The annual job loss attributable to offshoring is about 2% to 3% of the IT workforce, says the study. However, "the number is small compared with the much higher level of job loss and creation that occurs every year in the United States."
"The number of jobs being created is going up, so the belief by many high school and college students that all computers jobs are going to places like India is inaccurate," says ACM's president, David Patterson. While offshoring has also increased over the last five years, the study cites Bureau of Labor Statistics data that also indicates that "more IT jobs are available today in the US than at the height of the dot.com boom."
But there are also some cautionary footnotes in the ACM's report. In order for "the next generation of domestic IT innovation and invention to flourish," there needs to be an infrastructure in place that strengthens technical training and education, increased investment in research and development, and also governmental policies that "eliminate barriers to the free flow of talent," according to the study.

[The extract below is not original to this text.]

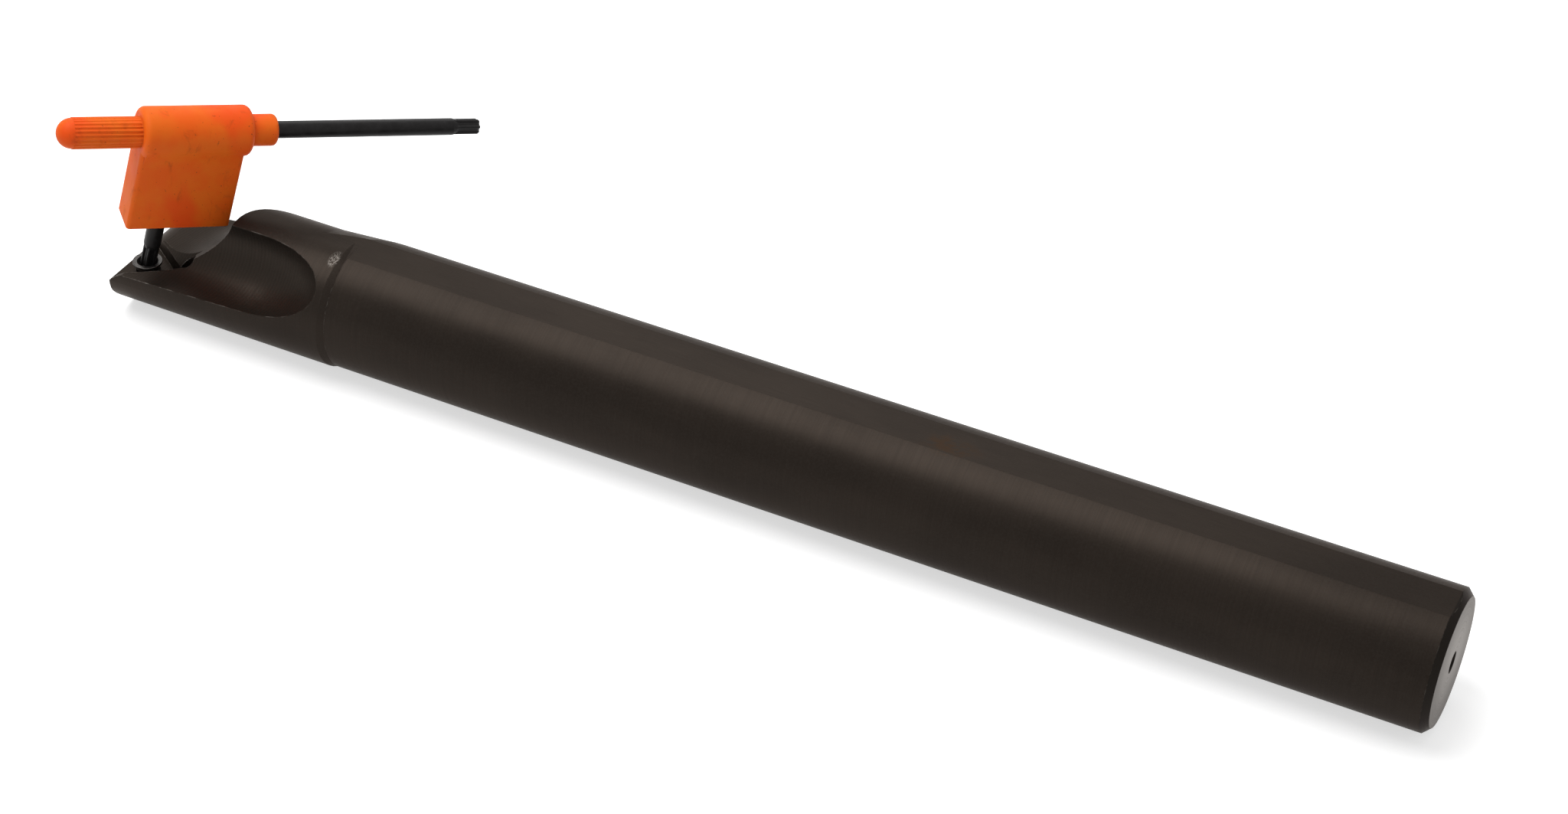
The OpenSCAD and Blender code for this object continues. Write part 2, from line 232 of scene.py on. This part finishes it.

The study suggests that IT pros can improve their long-term employment in technology if they keep a number of factors in mind. That includes keeping their skills up to date throughout their careers, learning the technologies used in global software, improving their communication skills, and familiarizing themselves with other cultures. In addition, the study suggests IT pros manage their careers to avoid work in industries or occupations that are most likely to be automated or sent to low-wage countries.